I love my son’s mind. It stretches and weaves. It jumps from one topic to another faster than crickets on a summer’s night. Sometimes I have a hard time following where it will go next. Will he surprise me by quoting poetry or will he tell me he can count to ten thousand in increments of one hundred. I look at his tenderly soft cheeks and his perfectly formed hands and I wonder how I deserved this masterpiece. Most of all I wonder if I am capable of raising him to be the man he is meant to become.
At five he struggles between his brilliant brain and his childlike curiosity. Like any other five year old he constructs spaceships and castles out of Legos but then he immerses himself for hours in his astronomy books and models. He can quote facts and figures related to space travel as easily as he can run in circles juts to see how fast he can go. I love his versatility. I acknowledge his childhood. I marvel at his capacity for love and friendship.

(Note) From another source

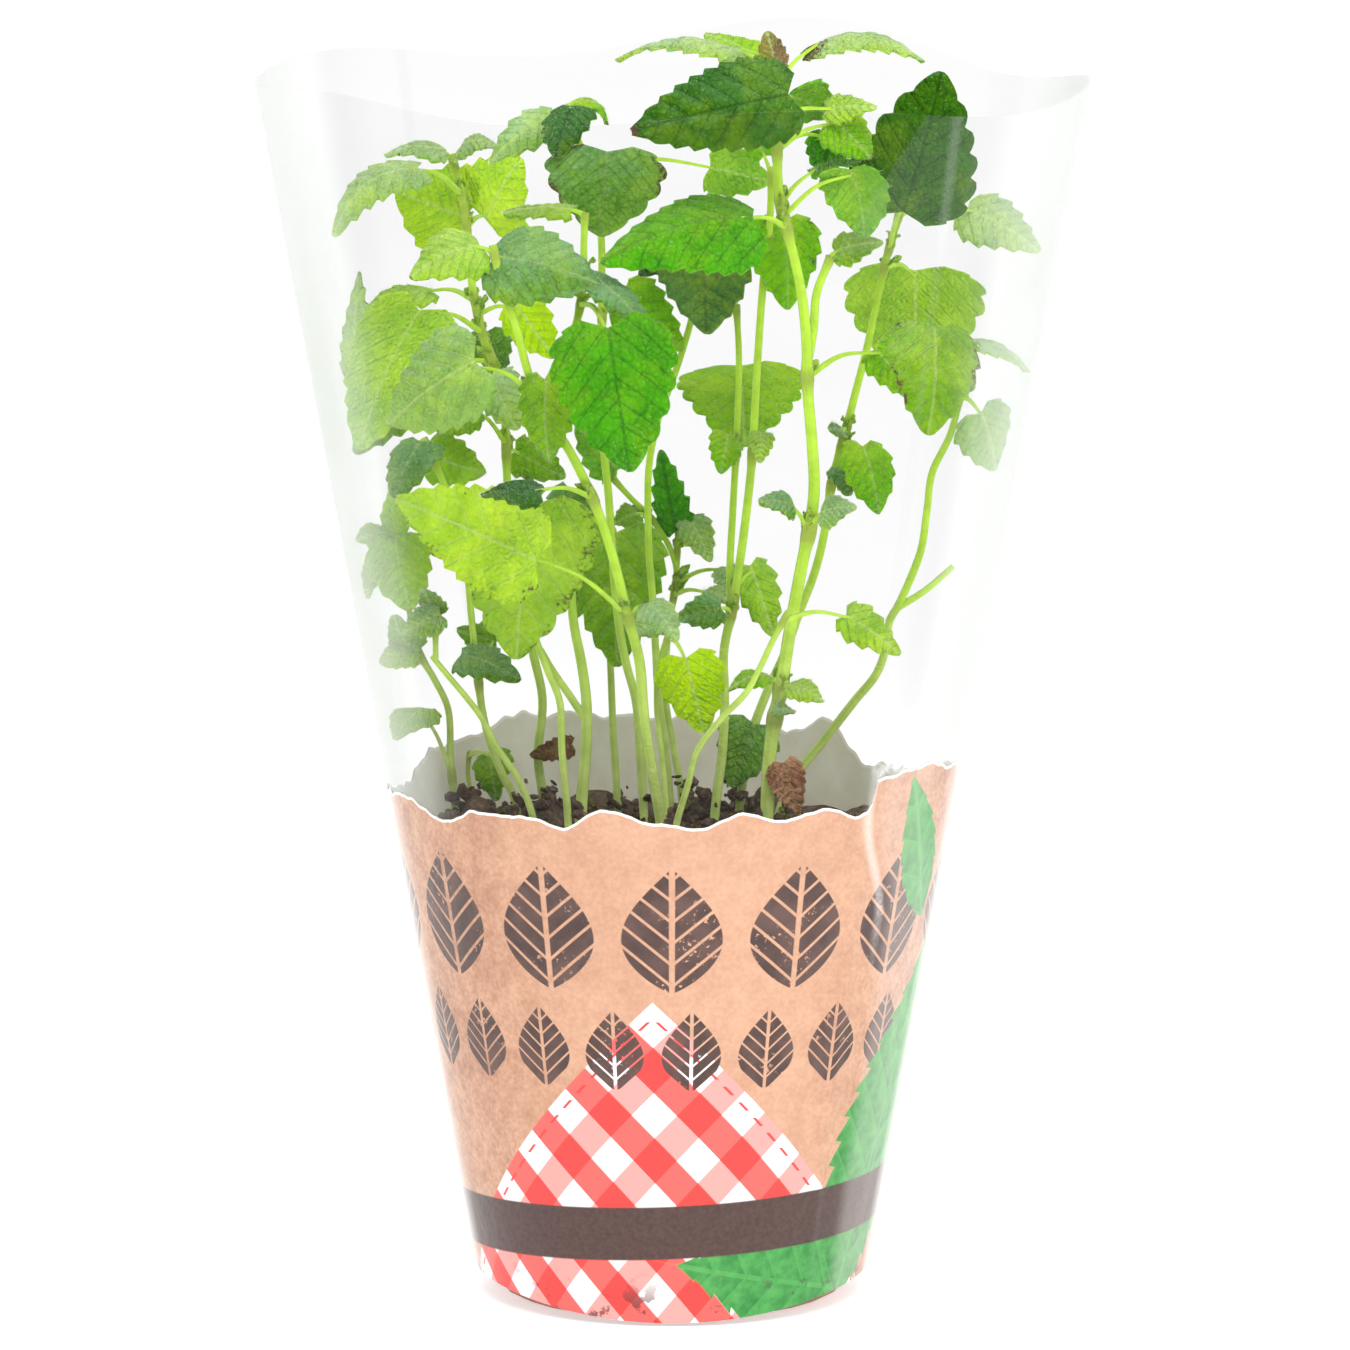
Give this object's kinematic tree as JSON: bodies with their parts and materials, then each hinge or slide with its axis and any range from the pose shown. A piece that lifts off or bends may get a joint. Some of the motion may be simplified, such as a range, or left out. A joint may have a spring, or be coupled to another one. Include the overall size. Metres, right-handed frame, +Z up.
{
  "type": "potted lemon balm in a sleeve",
  "caption": "Leggy lemon balm herb in a round growing pot, standing inside a tapered clear film sleeve with a printed kraft-look lower part and a waved top edge.",
  "frame": {"origin": "centre of the growing pot's flat base, which the object stands on", "axes": "+Z up out of the pot, +X to the right of the printed front, -Y towards the viewer in front"},
  "size_m": [0.1809, 0.1811, 0.2801],
  "materials": {
    "pot_plastic": "satin",
    "peat": "rough",
    "sleeve_film": "clear and printed film",
    "foliage": "soft, slightly hairy",
    "dried_foliage": "dry"
  },
  "bodies": {
    "root": {"pot": "pot_plastic", "soil": "peat", "sleeve": "sleeve_film", "stem_front_left": "foliage", "stem_left_tall": "foliage", "stem_centre_tall": "foliage", "stem_centre_back": "foliage", "stem_centre_fork": "foliage", "stem_pair_centre": "foliage", "stem_right_main": "foliage", "stem_right_back": "foliage", "stem_far_right": "foliage", "stem_low_right": "foliage", "stem_low_centre": "foliage", "stem_mid_left": "foliage", "stem_backlit": "foliage", "stem_centre_left": "foliage", "stem_left_low": "foliage", "stem_left_thin": "foliage", "stem_left_mid": "foliage", "stem_low_leaf": "foliage", "dried_leaf_left": "dried_foliage", "dried_leaf_right": "dried_foliage"}
  },
  "joints": []
}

Someday soon my son’s mind will outgrow me. I have to be okay with that. What I don’t have to accept is him outgrowing me. So, while I search for new ways to increase his knowledge and accommodate his ever growing need for mental exercise I am also hugging him when falls. And kissing him whenever possible. I am giving him every bit of the love I have. When the day comes that I know he no longer needs my help with learning. When I become expendable to his quest for information, and that day is right around the corner, the one thing I will always have for him is love. Because along with the names of every dinosaur, he learned love from me.